Beneficial ownership by FRI and the Investment Management Subsidiaries is being reported in conformity with the guidelines articulated by the SEC staff in Release No. 34‑39538 (January 12, 1998) relating to organizations, such as FRI, where related entities exercise voting and investment powers over the securities being reported independently from each other.  The voting and investment powers held by Franklin Mutual Advisers, LLC (“FMA”), an indirect wholly‑owned investment management subsidiary of FRI, are exercised independently from FRI, the Investment Management Subsidiaries and their other affiliates. Furthermore, internal policies and procedures of FMA and FRI establish informational barriers that prevent the flow between FMA and FRI and its other affiliates, including the Investment Management Subsidiaries, of information that relates to the voting and investment powers over the securities owned by their investment management clients.  Consequently, FMA, on the one hand, and FRI and its other affiliates, on the other hand, report the securities over which they hold investment and voting power separately from each other for purposes of Section 13 of the Act.

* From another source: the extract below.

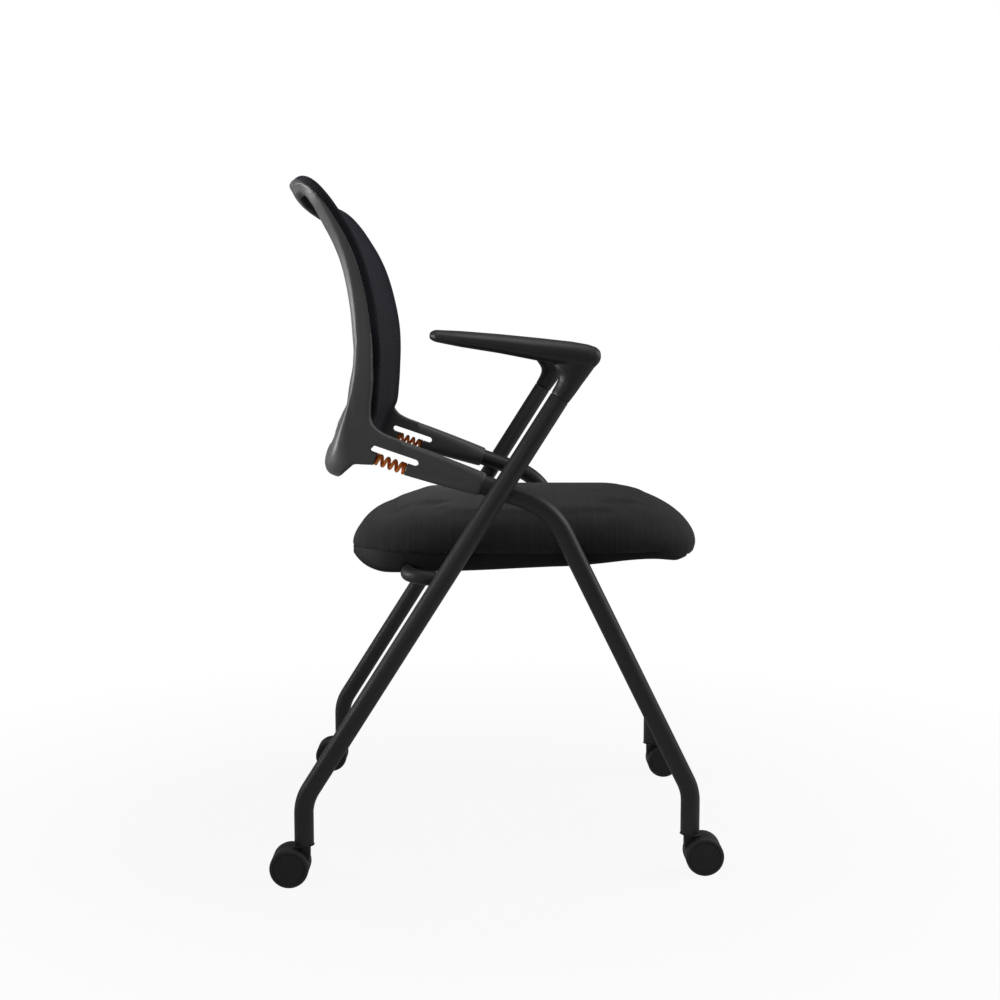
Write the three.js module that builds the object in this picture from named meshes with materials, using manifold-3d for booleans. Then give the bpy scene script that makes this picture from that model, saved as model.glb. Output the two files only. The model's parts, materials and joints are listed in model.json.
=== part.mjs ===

Charles B. Johnson and Rupert H. Johnson, Jr. (the “Principal Shareholders”) each own in excess of 10%of FRI’s outstanding common stock and are the principal stockholders of FRI.  FRI and the Principal Shareholders may be deemed to be, for purposes of Rule 13d‑3 under the Act, the beneficial owners of securities held by persons and entities for whom or for which FRI’s subsidiaries provide investment management services.  The number of shares that may be deemed to be beneficially owned and the percentage of the class of which such shares are a part are reported in Items 11 and 13 of the cover pages for FRI and each of the Principal Shareholders.  FRI, the Principal Shareholders and the Investment Management Subsidiaries disclaim any pecuniary interest in any of the Common Stock and the Warrants.  In addition, the filing of the Schedule 13D on behalf of the Principal Shareholders, FRI and the Investment Management Subsidiaries should not be construed as an admission that any of them is, and each disclaims that it is, the beneficial owner, as defined in Rule 13d‑3, of any of the Common Stock or the Warrants.

FRI, the Principal Shareholders and the Investment Management Subsidiaries believe that they are not a “group” within the meaning of Rule 13d‑5 under the Act and that they are not otherwise required to attribute to each other the beneficial ownership of the Common Stock and Warrants held by any of them or by any persons or entities for whom or for which the Investment Management Subsidiaries provide investment management services.